En un mot, l’on a taxé d’athéisme & d’irréligion presque tous ceux qui ont pris le plus vivement en main la cause du dieu théologique ; ses partisans les plus zélés ont été regardés comme des tranfuges & des traîtres ; les théologiens les plus religieux n’ont pu se garantir de ce reproche ; ils se le sont mutuellement prodigué, & tous l’ont, sans doute, mérité si par athées l’on désigne des hommes qui n’ont de leur dieu aucune idée qui ne se détruise dès qu’on veut en raisonner.
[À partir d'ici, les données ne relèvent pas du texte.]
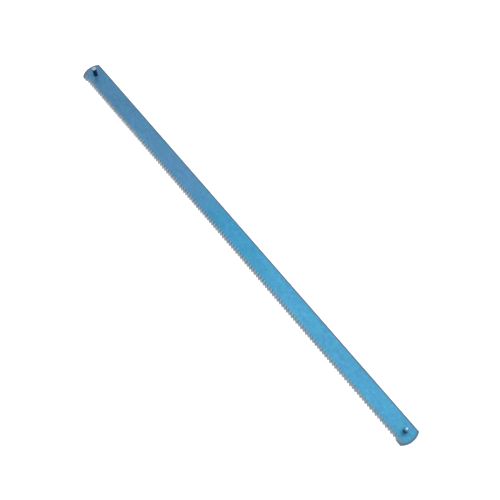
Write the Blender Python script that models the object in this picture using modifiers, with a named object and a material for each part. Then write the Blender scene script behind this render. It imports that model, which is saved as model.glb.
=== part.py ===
"""Junior hacksaw blade: a toothed steel strip with a steel cross pin pressed through each end.

Metres, +Z up. The blade lies flat and stands on the lower ends of its two pins. Its length runs along X and
its teeth point to +X. The smooth back edge faces +Y and the teeth face -Y. The origin is under the middle of
the blade, on the surface that the pins stand on.
"""
import math

import bmesh
import bpy

# Strip
LENGTH = 0.1524            # end to end, 6 in
WIDTH = 0.0065             # tooth tips to back edge
THICKNESS = 0.00065
END_RADIUS = 0.0052        # arc that each end is cropped to, centred on the pins' line
END_ARC_STEPS = 14

# Teeth
PITCH = 0.0254 / 24        # 24 teeth per inch
NOTCHES = 138              # gullets cut along the edge, between two plain lands
TOOTH_DEPTH = 0.0005
GULLET_RADIUS = 0.00018
RAKE = math.radians(5)     # hook of the front face of a tooth
TOOTH_SET = 0.00017        # sideways bend of a tooth tip

# Cross pins
PIN_SPAN = 0.1455          # between the pins' axes
PIN_DIAMETER = 0.0014
PIN_LENGTH = 0.0082
PIN_CHAMFER = 0.00012
PIN_CLEARANCE = 0.00005    # all round the pin in its hole
ROUND_STEPS = 24           # sides of a pin and of its hole

# Finishes
LACQUER = (0.075, 0.34, 0.60, 1.0)
STEEL = (0.56, 0.58, 0.60, 1.0)

HALF_WIDTH = WIDTH / 2
TIP_Y = -HALF_WIDTH
ROOT_Y = TIP_Y + TOOTH_DEPTH
PIN_Y = (ROOT_Y + HALF_WIDTH) / 2      # midway between the tooth roots and the back edge
FIRST_NOTCH_X = -NOTCHES * PITCH / 2
MIDDLE_Z = PIN_LENGTH / 2
MERGE_DISTANCE = 1e-6


def clear_scene():
    for item in list(bpy.data.objects):
        bpy.data.objects.remove(item, do_unlink=True)


def make_collection(name):
    collection = bpy.data.collections.new(name)
    bpy.context.scene.collection.children.link(collection)
    return collection


def make_material(name, colour, roughness, metallic):
    material = bpy.data.materials.new(name)
    material.use_nodes = True
    material.diffuse_color = colour
    shader = material.node_tree.nodes["Principled BSDF"]
    shader.inputs["Base Color"].default_value = colour
    shader.inputs["Roughness"].default_value = roughness
    shader.inputs["Metallic"].default_value = metallic
    return material


def arc(centre_x, centre_y, radius, angles):
    return [(centre_x + radius * math.cos(a), centre_y + radius * math.sin(a)) for a in angles]


def spread(start, end, steps):
    return [start + (end - start) * i / steps for i in range(steps + 1)]


def gullet_centre():
    """Centre of a gullet's arc, from the tooth tip just behind the gullet."""
    rise = TOOTH_DEPTH - GULLET_RADIUS
    return -rise * math.tan(RAKE) + GULLET_RADIUS / math.cos(RAKE), rise


def notch(tip_x):
    """One gullet, from the tip behind it at tip_x to the foot of the next tooth's back, which starts at the
    next tip."""
    centre_x, rise = gullet_centre()
    reach = math.hypot(PITCH - centre_x, rise)
    back_angle = math.atan2(rise, PITCH - centre_x) + math.asin(GULLET_RADIUS / reach)
    front, top, foot = math.pi - RAKE, math.pi / 2, math.pi / 2 - back_angle
    angles = [front, (front + top) / 2, top, foot]
    return [(tip_x, TIP_Y)] + arc(tip_x + centre_x, TIP_Y + rise, GULLET_RADIUS, angles)


def end_angles():
    """Angles of the +X end's arc, from the toothed edge through the very end to the back edge."""
    toothed = math.asin((HALF_WIDTH + PIN_Y) / END_RADIUS)
    back = math.asin((HALF_WIDTH - PIN_Y) / END_RADIUS)
    steps = END_ARC_STEPS // 2
    return spread(-toothed, 0, steps) + spread(0, back, steps)[1:]


def blade_outline():
    """Tooth edge from -X to +X, the +X end, then the -X end."""
    end_x = LENGTH / 2 - END_RADIUS
    turns = end_angles()
    points = []
    for i in range(NOTCHES):
        points += notch(FIRST_NOTCH_X + i * PITCH)
    points.append((FIRST_NOTCH_X + NOTCHES * PITCH, TIP_Y))
    points += arc(end_x, PIN_Y, END_RADIUS, turns)
    points += arc(-end_x, PIN_Y, END_RADIUS, [math.pi - a for a in reversed(turns)])
    return points


def hole_outline(centre_x):
    turn = spread(0, 2 * math.pi, ROUND_STEPS)[:-1]
    return arc(centre_x, PIN_Y, PIN_DIAMETER / 2 + PIN_CLEARANCE, turn)


def sheet_from_outlines(name, outlines, thickness, z):
    """Closed mesh object of a flat outline with holes."""
    curve = bpy.data.curves.new(name + "_outline", "CURVE")
    curve.dimensions = "2D"
    curve.fill_mode = "BOTH"
    curve.extrude = thickness / 2
    curve.render_resolution_u = 0
    for outline in outlines:
        spline = curve.splines.new("POLY")
        spline.points.add(len(outline) - 1)
        for point, (x, y) in zip(spline.points, outline):
            point.co = (x, y, 0, 1)
        spline.use_cyclic_u = True
    flat = bpy.data.objects.new(name + "_outline", curve)
    flat.location.z = z
    bpy.context.scene.collection.objects.link(flat)
    bpy.context.view_layer.update()
    evaluated = flat.evaluated_get(bpy.context.evaluated_depsgraph_get())
    mesh = bpy.data.meshes.new_from_object(evaluated)
    mesh.name = name
    piece = bpy.data.objects.new(name, mesh)
    piece.matrix_world = flat.matrix_world
    bpy.data.objects.remove(flat, do_unlink=True)
    bm = bmesh.new()
    bm.from_mesh(mesh)
    bmesh.ops.remove_doubles(bm, verts=bm.verts, dist=MERGE_DISTANCE)
    bmesh.ops.recalc_face_normals(bm, faces=bm.faces)
    bm.to_mesh(mesh)
    bm.free()
    return piece


def set_side(x):
    """+1 or -1 for the way that the tooth at x is bent, and 0 on the plain lands."""
    centre_x, _ = gullet_centre()
    tooth = math.floor((x - FIRST_NOTCH_X - centre_x) / PITCH) + 1
    if tooth < 1 or tooth >= NOTCHES:
        return 0
    return 1 if tooth % 2 else -1


def set_teeth(mesh):
    """Bend the teeth sideways by turns, each about the line through the gullets' bottoms."""
    bm = bmesh.new()
    bm.from_mesh(mesh)
    everything = bm.verts[:] + bm.edges[:] + bm.faces[:]
    bmesh.ops.bisect_plane(bm, geom=everything, dist=MERGE_DISTANCE, plane_co=(0, ROOT_Y, 0), plane_no=(0, 1, 0))
    for vert in bm.verts:
        below_root = ROOT_Y - vert.co.y
        if below_root > MERGE_DISTANCE:
            vert.co.z += set_side(vert.co.x) * TOOTH_SET * below_root / TOOTH_DEPTH
    bm.to_mesh(mesh)
    bm.free()


def make_blade(collection, material):
    outlines = [blade_outline(), hole_outline(-PIN_SPAN / 2), hole_outline(PIN_SPAN / 2)]
    blade = sheet_from_outlines("blade", outlines, THICKNESS, MIDDLE_Z)
    set_teeth(blade.data)
    blade.data.materials.append(material)
    collection.objects.link(blade)


def make_pin(collection, name, x, material):
    """A turned pin with chamfered ends, standing on z = 0."""
    radius = PIN_DIAMETER / 2
    profile = [
        (0, PIN_LENGTH),
        (radius - PIN_CHAMFER, PIN_LENGTH),
        (radius, PIN_LENGTH - PIN_CHAMFER),
        (radius, PIN_CHAMFER),
        (radius - PIN_CHAMFER, 0),
        (0, 0),
    ]
    mesh = bpy.data.meshes.new(name)
    edges = [(i, i + 1) for i in range(len(profile) - 1)]
    mesh.from_pydata([(r, 0, z) for r, z in profile], edges, [])
    mesh.materials.append(material)
    pin = bpy.data.objects.new(name, mesh)
    pin.location = (x, PIN_Y, 0)
    screw = pin.modifiers.new("turn", "SCREW")
    screw.axis = "Z"
    screw.steps = ROUND_STEPS
    screw.render_steps = ROUND_STEPS
    screw.use_merge_vertices = True
    screw.merge_threshold = MERGE_DISTANCE
    collection.objects.link(pin)


def main():
    clear_scene()
    collection = make_collection("junior_hacksaw_blade")
    lacquer = make_material("blue_lacquer", LACQUER, roughness=0.38, metallic=0.35)
    steel = make_material("bright_steel", STEEL, roughness=0.28, metallic=1.0)
    make_blade(collection, lacquer)
    make_pin(collection, "front_pin", PIN_SPAN / 2, steel)
    make_pin(collection, "rear_pin", -PIN_SPAN / 2, steel)


main()
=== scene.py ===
"""Looks of a junior hacksaw blade: a toothed, blue-lacquered steel strip with a cross pin through each end.

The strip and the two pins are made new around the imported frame, which gives their places and main sizes.
Metres, +Z up. The teeth point to +X and face -Y; the part stands on the lower ends of its pins, at z = 0.
"""
import math
import random

import bmesh
import bpy
from bpy.props import FloatProperty, FloatVectorProperty, IntProperty, PointerProperty
from mathutils import Matrix, Vector


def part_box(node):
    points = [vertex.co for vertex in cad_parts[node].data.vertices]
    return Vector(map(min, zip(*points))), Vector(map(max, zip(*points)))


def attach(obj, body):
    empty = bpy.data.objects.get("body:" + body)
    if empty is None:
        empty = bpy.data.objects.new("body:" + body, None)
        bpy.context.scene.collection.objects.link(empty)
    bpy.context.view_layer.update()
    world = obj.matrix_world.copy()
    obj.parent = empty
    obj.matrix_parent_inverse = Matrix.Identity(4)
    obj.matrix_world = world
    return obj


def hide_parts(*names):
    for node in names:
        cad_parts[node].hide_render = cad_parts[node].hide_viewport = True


bl_info = {
    "name": "Junior Hacksaw Blade",
    "version": (1, 0, 0),
    "blender": (4, 5, 0),
    "location": "View3D > Sidebar > Saw Blade",
    "description": "Makes a toothed, lacquered saw blade with a cross pin through each end",
    "category": "Add Mesh",
}

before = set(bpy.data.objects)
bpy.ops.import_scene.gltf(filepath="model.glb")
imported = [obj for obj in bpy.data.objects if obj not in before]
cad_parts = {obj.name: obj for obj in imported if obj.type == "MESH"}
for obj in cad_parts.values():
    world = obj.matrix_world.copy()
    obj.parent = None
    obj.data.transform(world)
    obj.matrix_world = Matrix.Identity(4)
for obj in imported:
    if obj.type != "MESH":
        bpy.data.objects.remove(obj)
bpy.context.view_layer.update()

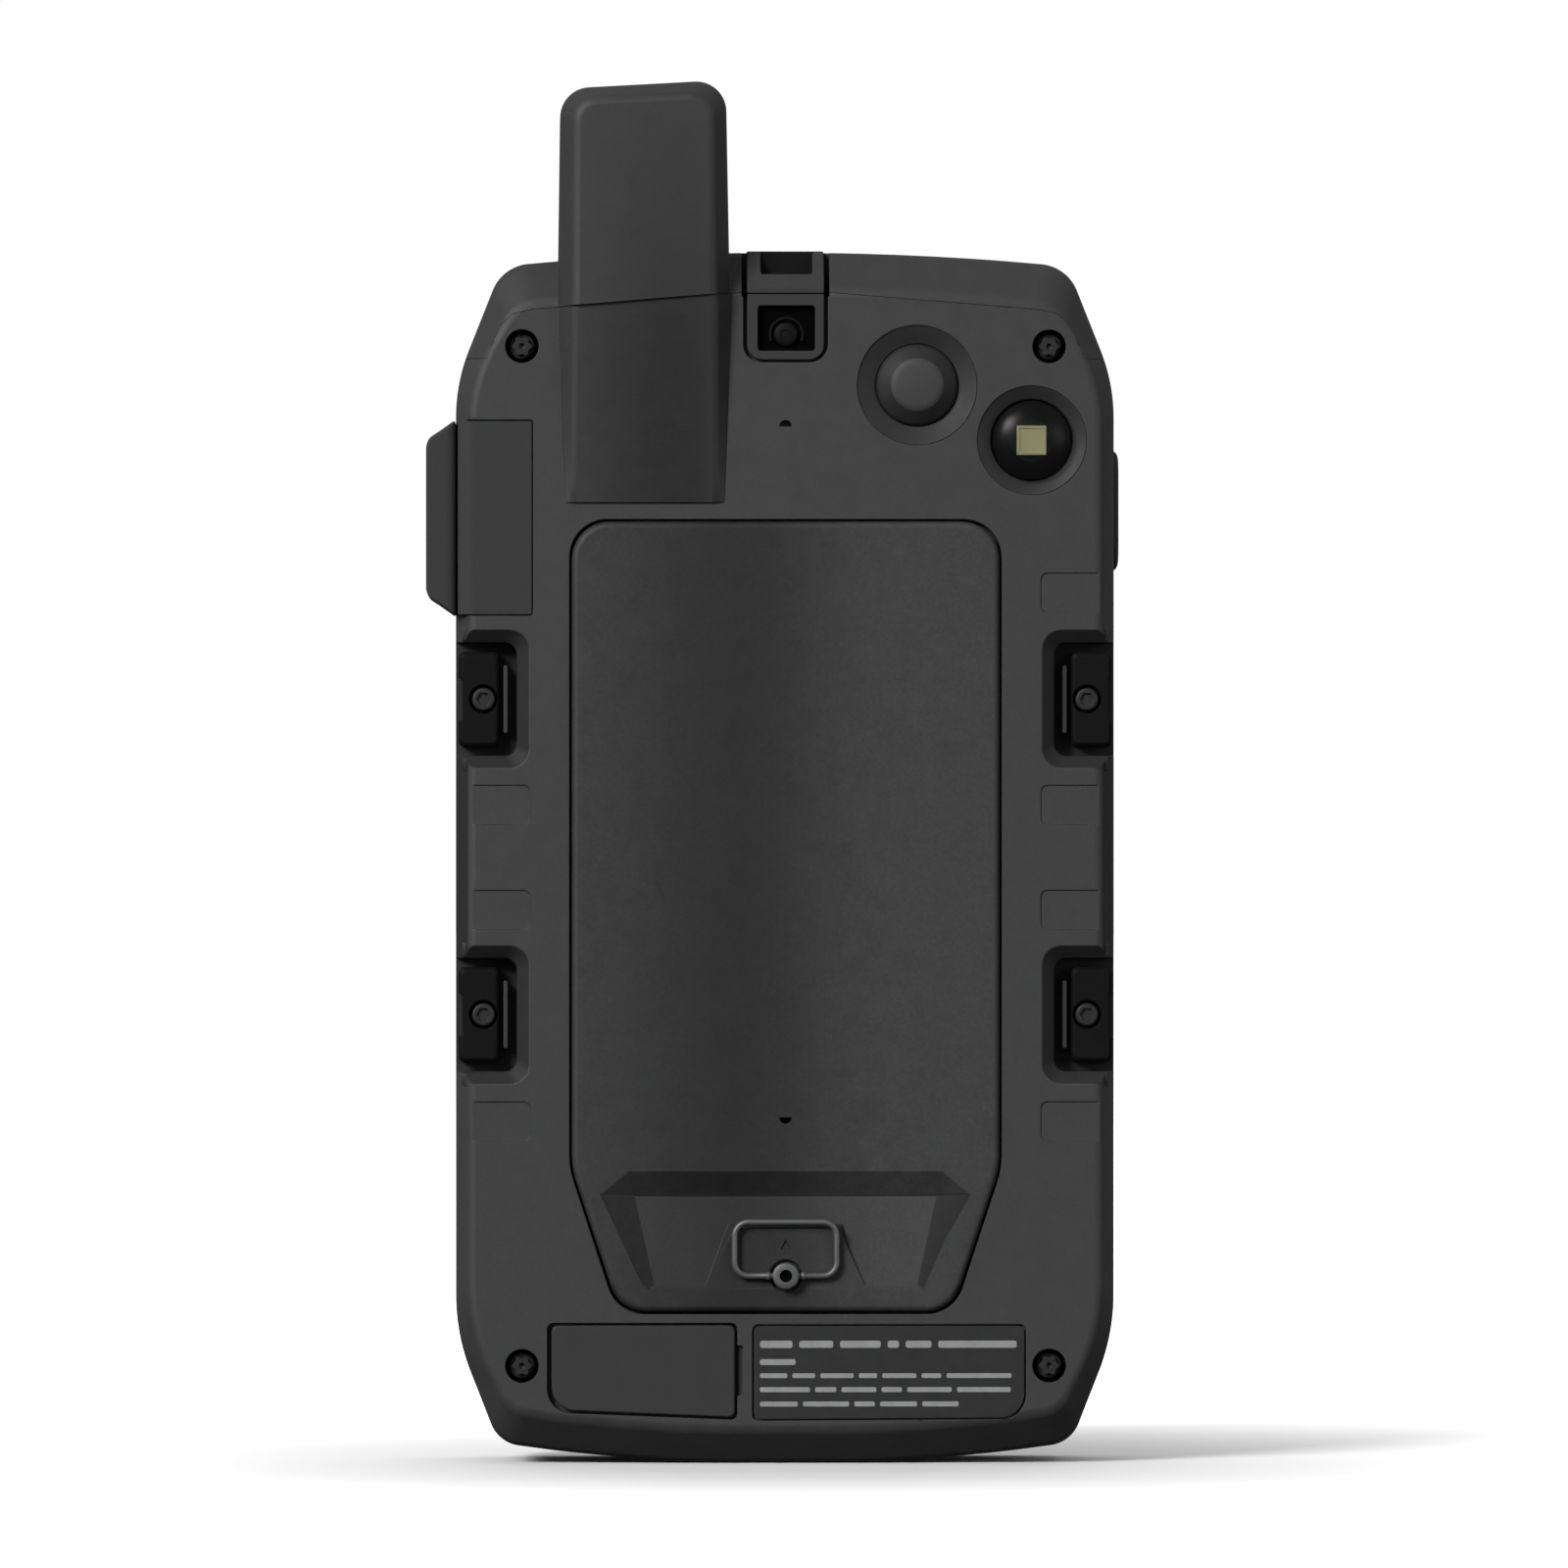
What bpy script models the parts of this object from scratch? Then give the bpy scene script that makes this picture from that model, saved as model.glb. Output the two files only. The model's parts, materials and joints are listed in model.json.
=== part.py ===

  1. Que peut-on penser des sentimens d’un homme comme Pascal, article 8 de ses Pensées, où il montre au moins une incertitude très-complète sur l’existence de Dieu ? J’ai recherché, dît-il, si ce Dieu, dont tout le monde parle, n’aurait point laissé quelques marques de lui. Je regarde de toutes parts ; et ne vois partout qu’obscurité. La nature ne m’offre rien qui ne soit matière de doute et d’inquiétude. Si je n’y voyais rien qui marquât une divinité, je me déterminerais à ne rien croire. Si je voyais partout les marques d’un créateur, je reposerais en paix dans la foi. Mais voyant trop pour nier, et trop peu pour m’assurer, je suis dans un état à plaindre, et où j’ai souhaité cent fois que, si un DIEU soutient la nature, elle le marqua sans équivoque, et que si les marques qu’elle en donne sont trompeuses, elle les supprimât tout-àJait : qu’elle dit tout ou rien, afin que je visse quel parti je dois suivre. Voilà l’etat d’un bon esprit luttant contre les préjuges qui l’enchaînent.